Australia is in this amazing position because of remarkable foresight in 1995 by the then prime minister Paul Keating and his treasurer Ralph Willis. Keating tried to convince Australian companies to go to Asia. He was right but in the main corporate Australian would not listen. AXA was his triumph and was so spectacular that perhaps it made up for the rest.

The French will come back strongly and remind Messrs Swan and Shorten that when in 1995 the French acquired 51% of old National Mutual (now AXA Asia Pacific) Keating and Willis required the French to give Australia the right to lead AXA’s charge into Asia.

The French agreed because they desperately wanted to get into Australia. Now the French want to leave Australia and they want to be allowed to take full ownership and control of Asia. And the French will argue that allowing them to replace Australia in Asia is only fair because the Australian operation will return to Australian control. In my view that’s absolute rubbish — the world has changed for Australia; and we did all the Asian pioneering work both before and after 1995.

Australian treasurers normally have the chance to make a history-making corporate decision during their time in office. For Willis (with the help of Keating) AXA was his finest decision. Arguably the best corporate decision Peter Costello ever made was to block the Shell takeover of Woodside — both for Australia and Woodside shareholders.

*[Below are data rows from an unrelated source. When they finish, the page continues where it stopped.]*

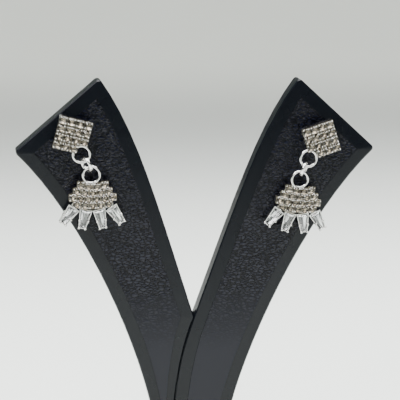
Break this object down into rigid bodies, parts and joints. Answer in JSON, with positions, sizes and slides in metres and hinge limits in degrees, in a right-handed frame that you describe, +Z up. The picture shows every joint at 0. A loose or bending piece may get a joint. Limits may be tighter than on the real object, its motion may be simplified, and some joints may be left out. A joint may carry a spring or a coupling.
{
  "type": "pair of crystal drop earrings on a display stand",
  "caption": "Pair of silver drop earrings pinned to a black V-shaped display stand: square stud of round stones, jump ring and hanging drop ending in a fan of tapered baguettes.",
  "frame": {"origin": "middle of the foot plate on the table", "axes": "+Z up along the stand, +X to the right as seen from the front, -Y towards the viewer in front of the stand"},
  "size_m": [0.0868, 0.05, 0.1075],
  "materials": {
    "stand": "smooth satin black",
    "panel": "fine grained black leatherette",
    "metal": "bright rhodium plated",
    "round_stone": "brilliant cut, clear with a grey taupe cast",
    "baguette": "step cut, clear white"
  },
  "bodies": {
    "stand": {"stand_base": "stand", "left_arm_board": "stand", "left_arm_panel": "panel", "left_stud_setting": "metal", "left_stud_stones": "round_stone", "right_arm_board": "stand", "right_arm_panel": "panel", "right_stud_setting": "metal", "right_stud_stones": "round_stone"},
    "left_link": {"left_link": "metal"},
    "left_drop": {"left_drop_setting": "metal", "left_drop_stones": "round_stone", "left_baguette_1": "baguette", "left_baguette_2": "baguette", "left_baguette_3": "baguette", "left_baguette_4": "baguette"},
    "right_link": {"right_link": "metal"},
    "right_drop": {"right_drop_setting": "metal", "right_drop_stones": "round_stone", "right_baguette_1": "baguette", "right_baguette_2": "baguette", "right_baguette_3": "baguette", "right_baguette_4": "baguette"}
  },
  "joints": [
    {"name": "left_swing", "type": "hinge", "parent": "stand", "child": "left_link", "pos_m": [-0.02749, -0.0043, 0.0887], "axis": [-0.9026, 0, -0.4305], "range_deg": [-2, 75]},
    {"name": "left_sway", "type": "hinge", "parent": "left_link", "child": "left_drop", "pos_m": [-0.02647, -0.0043, 0.08655], "axis": [0, 1, 0], "range_deg": [-30, 30]},
    {"name": "right_swing", "type": "hinge", "parent": "stand", "child": "right_link", "pos_m": [0.02584, -0.0043, 0.08685], "axis": [-0.9367, 0, 0.3502], "range_deg": [-2, 75]},
    {"name": "right_sway", "type": "hinge", "parent": "right_link", "child": "right_drop", "pos_m": [0.02501, -0.0043, 0.08462], "axis": [0, 1, 0], "range_deg": [-30, 30]}
  ]
}
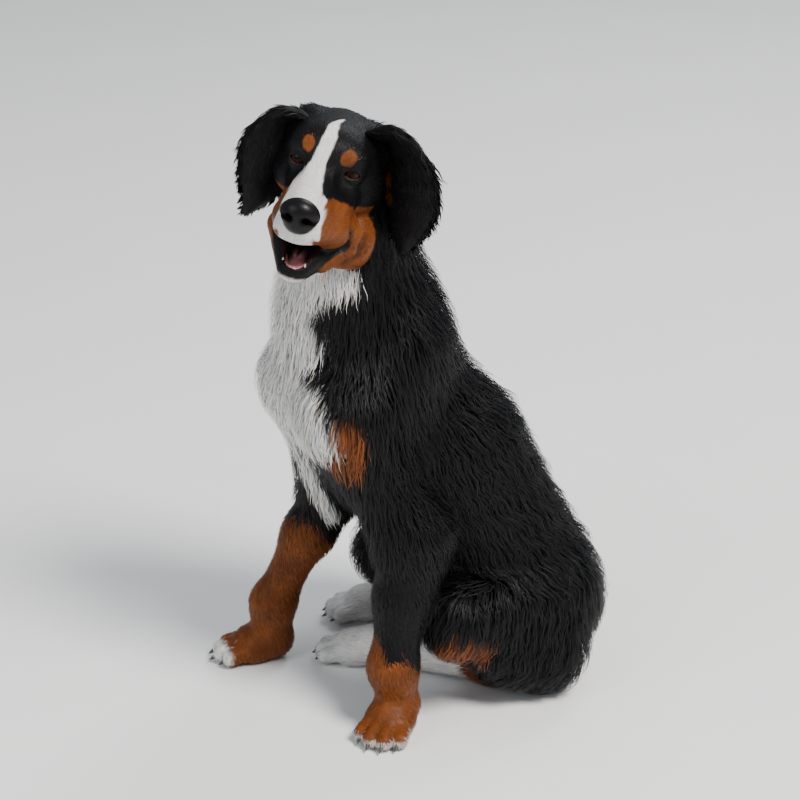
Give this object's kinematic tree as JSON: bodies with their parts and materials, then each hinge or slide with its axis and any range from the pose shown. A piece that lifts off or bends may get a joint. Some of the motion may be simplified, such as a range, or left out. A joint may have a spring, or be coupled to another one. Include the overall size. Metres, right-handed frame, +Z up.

Swan and Shorten will fully understand just how important being the major provider of life and savings products to Asia is for Australia. For AXA shareholders there will be short-term pain if the deal is blocked on national interest grounds (as happened with Woodside) but long-term they will be big winners. For Australia the spin-off benefits will multiply many times as the years go on — particularly given the China deal. But if Swan and Shorten want a second opinion, just ask Rudd or Keating.